§ To do: Begin at the line containing "lumbar_plane = tilted_plane(20, along(1699), 697, lumbar_tilt)" and stop at the line containing "nodes[node].hide_render = nodes[node].hide_viewport"; copy those lines exactly, ends included, and nothing else.
--- BEGIN ---
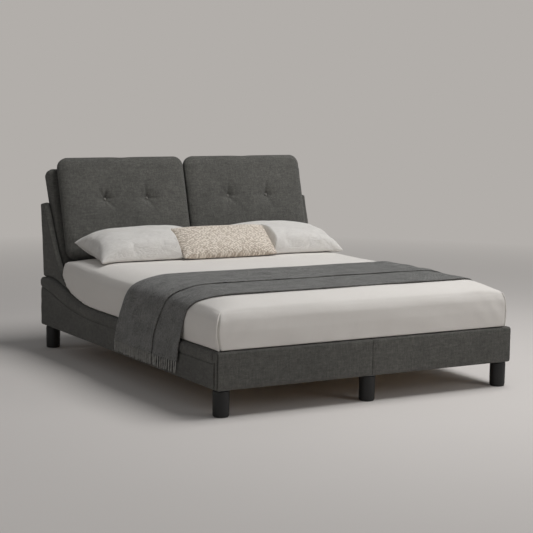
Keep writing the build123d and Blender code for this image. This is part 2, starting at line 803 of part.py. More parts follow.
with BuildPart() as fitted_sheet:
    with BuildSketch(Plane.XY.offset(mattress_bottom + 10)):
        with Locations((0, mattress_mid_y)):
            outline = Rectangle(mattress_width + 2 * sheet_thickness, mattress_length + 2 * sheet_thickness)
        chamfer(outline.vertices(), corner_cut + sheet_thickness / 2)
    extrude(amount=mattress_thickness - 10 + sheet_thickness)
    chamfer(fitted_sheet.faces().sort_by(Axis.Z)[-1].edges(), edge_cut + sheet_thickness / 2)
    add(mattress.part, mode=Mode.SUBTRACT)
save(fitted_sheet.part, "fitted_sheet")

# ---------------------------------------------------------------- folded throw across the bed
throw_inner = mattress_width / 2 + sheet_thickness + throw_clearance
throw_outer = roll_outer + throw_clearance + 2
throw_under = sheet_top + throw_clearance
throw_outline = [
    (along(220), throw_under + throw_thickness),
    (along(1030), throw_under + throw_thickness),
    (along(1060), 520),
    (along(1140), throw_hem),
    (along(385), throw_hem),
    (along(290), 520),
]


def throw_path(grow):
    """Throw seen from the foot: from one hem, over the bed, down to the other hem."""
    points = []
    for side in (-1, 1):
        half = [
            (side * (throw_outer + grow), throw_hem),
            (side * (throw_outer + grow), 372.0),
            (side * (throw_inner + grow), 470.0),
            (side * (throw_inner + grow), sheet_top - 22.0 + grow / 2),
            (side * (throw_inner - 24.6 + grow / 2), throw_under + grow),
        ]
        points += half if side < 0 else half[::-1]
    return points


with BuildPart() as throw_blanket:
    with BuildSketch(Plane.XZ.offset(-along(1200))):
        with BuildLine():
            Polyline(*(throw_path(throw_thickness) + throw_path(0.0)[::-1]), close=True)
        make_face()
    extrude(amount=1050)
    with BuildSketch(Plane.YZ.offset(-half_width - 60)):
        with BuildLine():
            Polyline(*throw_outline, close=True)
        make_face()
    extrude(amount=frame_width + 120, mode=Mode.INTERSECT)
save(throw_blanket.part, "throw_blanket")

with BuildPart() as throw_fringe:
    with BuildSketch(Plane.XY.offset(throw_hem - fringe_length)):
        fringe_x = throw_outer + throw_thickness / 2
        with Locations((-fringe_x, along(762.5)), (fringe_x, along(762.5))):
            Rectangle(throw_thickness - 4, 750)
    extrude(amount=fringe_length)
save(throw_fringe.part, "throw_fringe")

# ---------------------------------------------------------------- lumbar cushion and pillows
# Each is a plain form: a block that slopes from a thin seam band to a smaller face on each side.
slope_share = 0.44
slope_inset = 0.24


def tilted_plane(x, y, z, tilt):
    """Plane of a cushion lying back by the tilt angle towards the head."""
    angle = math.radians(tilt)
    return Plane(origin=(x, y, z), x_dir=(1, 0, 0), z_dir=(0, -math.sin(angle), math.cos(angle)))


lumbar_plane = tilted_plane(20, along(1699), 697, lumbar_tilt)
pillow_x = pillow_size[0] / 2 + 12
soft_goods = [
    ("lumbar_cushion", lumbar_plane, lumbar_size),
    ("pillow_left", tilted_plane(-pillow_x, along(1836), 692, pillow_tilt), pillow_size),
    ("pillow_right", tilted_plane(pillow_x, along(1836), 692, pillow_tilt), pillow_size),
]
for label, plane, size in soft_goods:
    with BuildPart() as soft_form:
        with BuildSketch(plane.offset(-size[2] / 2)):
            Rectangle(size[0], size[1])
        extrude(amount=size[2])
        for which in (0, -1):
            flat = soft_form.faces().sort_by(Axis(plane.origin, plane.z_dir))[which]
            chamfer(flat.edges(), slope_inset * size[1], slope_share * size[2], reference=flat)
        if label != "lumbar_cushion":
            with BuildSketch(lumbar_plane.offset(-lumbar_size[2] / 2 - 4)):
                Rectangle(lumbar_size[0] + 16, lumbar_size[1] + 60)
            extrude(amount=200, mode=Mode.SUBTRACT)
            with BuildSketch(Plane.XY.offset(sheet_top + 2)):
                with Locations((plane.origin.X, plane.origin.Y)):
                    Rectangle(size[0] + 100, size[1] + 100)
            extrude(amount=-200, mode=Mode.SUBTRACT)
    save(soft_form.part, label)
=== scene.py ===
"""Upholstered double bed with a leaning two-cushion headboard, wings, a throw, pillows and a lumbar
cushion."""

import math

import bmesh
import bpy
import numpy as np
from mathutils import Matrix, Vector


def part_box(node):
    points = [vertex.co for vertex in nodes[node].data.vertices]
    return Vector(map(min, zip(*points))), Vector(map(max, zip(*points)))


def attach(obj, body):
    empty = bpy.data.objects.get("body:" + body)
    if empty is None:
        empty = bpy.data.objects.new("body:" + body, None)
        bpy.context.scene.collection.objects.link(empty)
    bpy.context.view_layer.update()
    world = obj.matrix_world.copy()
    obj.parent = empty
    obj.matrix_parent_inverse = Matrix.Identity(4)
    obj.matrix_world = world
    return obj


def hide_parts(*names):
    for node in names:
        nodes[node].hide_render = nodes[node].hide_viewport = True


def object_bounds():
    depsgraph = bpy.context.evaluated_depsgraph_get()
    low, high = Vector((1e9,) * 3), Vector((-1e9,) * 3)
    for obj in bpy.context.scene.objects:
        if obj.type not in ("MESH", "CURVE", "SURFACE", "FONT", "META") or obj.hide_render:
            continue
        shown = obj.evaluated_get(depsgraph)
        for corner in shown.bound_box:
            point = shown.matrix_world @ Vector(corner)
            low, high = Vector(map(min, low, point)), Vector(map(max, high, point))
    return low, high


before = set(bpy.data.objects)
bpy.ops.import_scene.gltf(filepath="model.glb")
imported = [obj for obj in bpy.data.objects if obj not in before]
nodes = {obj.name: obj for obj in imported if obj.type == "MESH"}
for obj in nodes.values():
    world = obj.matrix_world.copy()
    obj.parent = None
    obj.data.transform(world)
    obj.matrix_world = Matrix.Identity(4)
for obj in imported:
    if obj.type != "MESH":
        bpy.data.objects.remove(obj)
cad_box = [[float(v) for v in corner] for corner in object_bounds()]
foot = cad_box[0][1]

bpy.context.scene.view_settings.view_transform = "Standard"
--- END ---
§ The result:
lumbar_plane = tilted_plane(20, along(1699), 697, lumbar_tilt)
pillow_x = pillow_size[0] / 2 + 12
soft_goods = [
    ("lumbar_cushion", lumbar_plane, lumbar_size),
    ("pillow_left", tilted_plane(-pillow_x, along(1836), 692, pillow_tilt), pillow_size),
    ("pillow_right", tilted_plane(pillow_x, along(1836), 692, pillow_tilt), pillow_size),
]
for label, plane, size in soft_goods:
    with BuildPart() as soft_form:
        with BuildSketch(plane.offset(-size[2] / 2)):
            Rectangle(size[0], size[1])
        extrude(amount=size[2])
        for which in (0, -1):
            flat = soft_form.faces().sort_by(Axis(plane.origin, plane.z_dir))[which]
            chamfer(flat.edges(), slope_inset * size[1], slope_share * size[2], reference=flat)
        if label != "lumbar_cushion":
            with BuildSketch(lumbar_plane.offset(-lumbar_size[2] / 2 - 4)):
                Rectangle(lumbar_size[0] + 16, lumbar_size[1] + 60)
            extrude(amount=200, mode=Mode.SUBTRACT)
            with BuildSketch(Plane.XY.offset(sheet_top + 2)):
                with Locations((plane.origin.X, plane.origin.Y)):
                    Rectangle(size[0] + 100, size[1] + 100)
            extrude(amount=-200, mode=Mode.SUBTRACT)
    save(soft_form.part, label)
=== scene.py ===
"""Upholstered double bed with a leaning two-cushion headboard, wings, a throw, pillows and a lumbar
cushion."""

import math

import bmesh
import bpy
import numpy as np
from mathutils import Matrix, Vector


def part_box(node):
    points = [vertex.co for vertex in nodes[node].data.vertices]
    return Vector(map(min, zip(*points))), Vector(map(max, zip(*points)))


def attach(obj, body):
    empty = bpy.data.objects.get("body:" + body)
    if empty is None:
        empty = bpy.data.objects.new("body:" + body, None)
        bpy.context.scene.collection.objects.link(empty)
    bpy.context.view_layer.update()
    world = obj.matrix_world.copy()
    obj.parent = empty
    obj.matrix_parent_inverse = Matrix.Identity(4)
    obj.matrix_world = world
    return obj


def hide_parts(*names):
    for node in names:
        nodes[node].hide_render = nodes[node].hide_viewport = True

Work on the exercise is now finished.